▶ To be done
Give again only the lines beginning with the one that contains "pts = np.array([tuple(v.co)" and ending with the one that contains "bpy.context.scene.collection.objects.link(empty)"; include both of those lines.

■ ■ ■

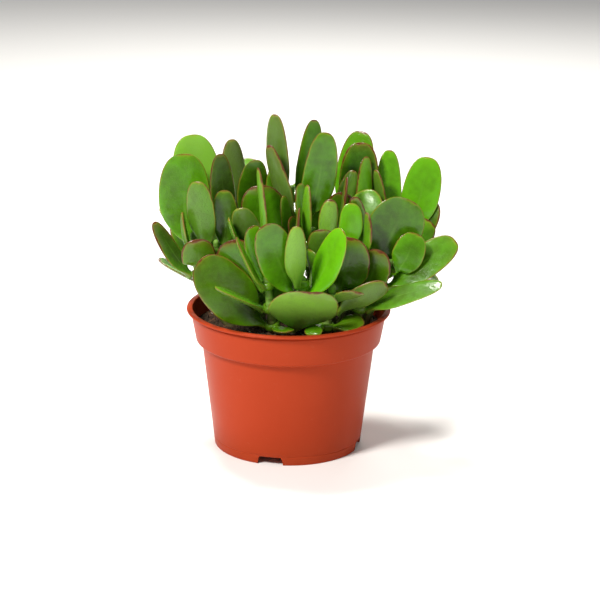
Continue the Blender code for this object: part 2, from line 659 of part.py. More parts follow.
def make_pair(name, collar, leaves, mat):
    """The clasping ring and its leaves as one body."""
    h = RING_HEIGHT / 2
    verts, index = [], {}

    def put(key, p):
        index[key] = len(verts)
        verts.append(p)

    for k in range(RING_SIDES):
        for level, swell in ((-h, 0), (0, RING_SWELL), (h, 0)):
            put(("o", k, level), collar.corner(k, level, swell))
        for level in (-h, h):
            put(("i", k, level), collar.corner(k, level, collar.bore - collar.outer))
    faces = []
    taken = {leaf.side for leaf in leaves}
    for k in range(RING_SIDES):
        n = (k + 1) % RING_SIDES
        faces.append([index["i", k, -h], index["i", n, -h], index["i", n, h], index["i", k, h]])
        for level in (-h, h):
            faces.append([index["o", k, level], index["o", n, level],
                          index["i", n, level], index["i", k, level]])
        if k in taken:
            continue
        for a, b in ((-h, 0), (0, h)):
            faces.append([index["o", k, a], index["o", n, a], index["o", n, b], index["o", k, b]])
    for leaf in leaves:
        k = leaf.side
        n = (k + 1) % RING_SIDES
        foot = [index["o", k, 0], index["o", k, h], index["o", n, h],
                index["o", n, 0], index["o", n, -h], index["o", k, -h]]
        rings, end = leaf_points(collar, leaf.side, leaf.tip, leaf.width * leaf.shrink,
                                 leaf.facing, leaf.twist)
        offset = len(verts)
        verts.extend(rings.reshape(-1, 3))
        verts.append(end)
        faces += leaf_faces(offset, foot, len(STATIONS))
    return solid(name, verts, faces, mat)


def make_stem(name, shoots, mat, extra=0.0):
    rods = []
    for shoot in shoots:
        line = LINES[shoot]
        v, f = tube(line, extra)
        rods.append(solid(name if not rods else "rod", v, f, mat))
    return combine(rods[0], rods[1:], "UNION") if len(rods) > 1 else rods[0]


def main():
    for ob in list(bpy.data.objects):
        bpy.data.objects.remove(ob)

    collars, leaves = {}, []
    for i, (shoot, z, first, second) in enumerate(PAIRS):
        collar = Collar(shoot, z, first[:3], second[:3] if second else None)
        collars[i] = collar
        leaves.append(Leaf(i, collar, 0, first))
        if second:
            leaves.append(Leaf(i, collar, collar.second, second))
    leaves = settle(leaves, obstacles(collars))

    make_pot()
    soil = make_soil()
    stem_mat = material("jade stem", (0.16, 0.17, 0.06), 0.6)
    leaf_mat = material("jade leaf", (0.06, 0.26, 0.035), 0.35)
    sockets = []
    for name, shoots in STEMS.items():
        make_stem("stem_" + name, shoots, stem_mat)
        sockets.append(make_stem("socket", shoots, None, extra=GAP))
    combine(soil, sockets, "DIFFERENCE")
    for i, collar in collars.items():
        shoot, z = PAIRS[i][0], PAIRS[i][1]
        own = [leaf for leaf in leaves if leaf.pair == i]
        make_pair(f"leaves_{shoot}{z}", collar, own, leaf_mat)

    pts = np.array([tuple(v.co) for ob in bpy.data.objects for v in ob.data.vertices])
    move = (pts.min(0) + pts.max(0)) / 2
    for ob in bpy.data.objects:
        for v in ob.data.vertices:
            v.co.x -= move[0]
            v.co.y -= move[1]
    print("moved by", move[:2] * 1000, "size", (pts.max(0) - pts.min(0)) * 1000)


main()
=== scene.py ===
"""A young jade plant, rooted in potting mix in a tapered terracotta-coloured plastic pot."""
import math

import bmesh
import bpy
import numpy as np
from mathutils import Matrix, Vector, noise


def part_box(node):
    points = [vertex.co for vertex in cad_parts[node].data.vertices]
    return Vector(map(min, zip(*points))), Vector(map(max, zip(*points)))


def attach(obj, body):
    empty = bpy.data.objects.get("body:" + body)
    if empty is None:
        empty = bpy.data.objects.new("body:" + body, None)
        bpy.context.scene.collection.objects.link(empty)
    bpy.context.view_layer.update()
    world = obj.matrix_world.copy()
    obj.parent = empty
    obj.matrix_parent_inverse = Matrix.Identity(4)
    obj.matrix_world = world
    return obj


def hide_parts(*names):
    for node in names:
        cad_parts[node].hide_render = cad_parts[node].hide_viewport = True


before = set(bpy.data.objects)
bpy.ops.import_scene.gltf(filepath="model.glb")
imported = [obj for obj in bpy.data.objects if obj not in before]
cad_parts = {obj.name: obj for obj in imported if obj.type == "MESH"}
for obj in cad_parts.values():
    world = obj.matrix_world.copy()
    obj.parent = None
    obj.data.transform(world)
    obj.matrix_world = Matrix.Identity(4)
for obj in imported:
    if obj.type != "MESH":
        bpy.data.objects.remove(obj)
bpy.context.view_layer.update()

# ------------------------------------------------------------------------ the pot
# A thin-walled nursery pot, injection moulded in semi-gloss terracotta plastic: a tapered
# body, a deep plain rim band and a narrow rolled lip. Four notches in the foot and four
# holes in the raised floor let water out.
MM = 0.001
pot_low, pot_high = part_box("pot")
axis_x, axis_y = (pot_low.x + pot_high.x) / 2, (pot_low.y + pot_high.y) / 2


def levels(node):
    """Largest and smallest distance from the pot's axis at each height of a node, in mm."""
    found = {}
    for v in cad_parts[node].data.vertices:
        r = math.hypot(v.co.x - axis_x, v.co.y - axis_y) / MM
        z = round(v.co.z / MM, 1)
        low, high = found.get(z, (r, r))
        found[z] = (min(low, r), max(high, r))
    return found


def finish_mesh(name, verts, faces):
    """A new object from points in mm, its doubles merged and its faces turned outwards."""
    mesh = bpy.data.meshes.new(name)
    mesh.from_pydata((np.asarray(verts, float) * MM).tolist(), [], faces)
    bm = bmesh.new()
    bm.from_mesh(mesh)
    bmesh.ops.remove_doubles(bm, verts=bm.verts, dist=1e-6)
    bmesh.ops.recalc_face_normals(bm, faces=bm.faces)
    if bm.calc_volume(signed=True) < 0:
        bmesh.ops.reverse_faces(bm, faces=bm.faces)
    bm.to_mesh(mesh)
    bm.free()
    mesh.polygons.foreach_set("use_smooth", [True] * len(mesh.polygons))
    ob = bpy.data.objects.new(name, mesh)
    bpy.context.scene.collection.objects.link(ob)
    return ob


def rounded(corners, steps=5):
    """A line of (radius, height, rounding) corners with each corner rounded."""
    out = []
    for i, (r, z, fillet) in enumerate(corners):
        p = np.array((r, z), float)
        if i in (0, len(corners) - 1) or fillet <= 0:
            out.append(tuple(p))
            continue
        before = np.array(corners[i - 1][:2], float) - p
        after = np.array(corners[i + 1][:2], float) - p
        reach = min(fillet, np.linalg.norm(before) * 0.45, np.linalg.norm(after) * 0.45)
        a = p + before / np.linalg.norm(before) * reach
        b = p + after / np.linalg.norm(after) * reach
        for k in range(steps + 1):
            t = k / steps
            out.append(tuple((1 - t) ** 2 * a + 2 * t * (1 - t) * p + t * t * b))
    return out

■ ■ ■

▶ Solution to this task
    pts = np.array([tuple(v.co) for ob in bpy.data.objects for v in ob.data.vertices])
    move = (pts.min(0) + pts.max(0)) / 2
    for ob in bpy.data.objects:
        for v in ob.data.vertices:
            v.co.x -= move[0]
            v.co.y -= move[1]
    print("moved by", move[:2] * 1000, "size", (pts.max(0) - pts.min(0)) * 1000)


main()
=== scene.py ===
"""A young jade plant, rooted in potting mix in a tapered terracotta-coloured plastic pot."""
import math

import bmesh
import bpy
import numpy as np
from mathutils import Matrix, Vector, noise


def part_box(node):
    points = [vertex.co for vertex in cad_parts[node].data.vertices]
    return Vector(map(min, zip(*points))), Vector(map(max, zip(*points)))


def attach(obj, body):
    empty = bpy.data.objects.get("body:" + body)
    if empty is None:
        empty = bpy.data.objects.new("body:" + body, None)
        bpy.context.scene.collection.objects.link(empty)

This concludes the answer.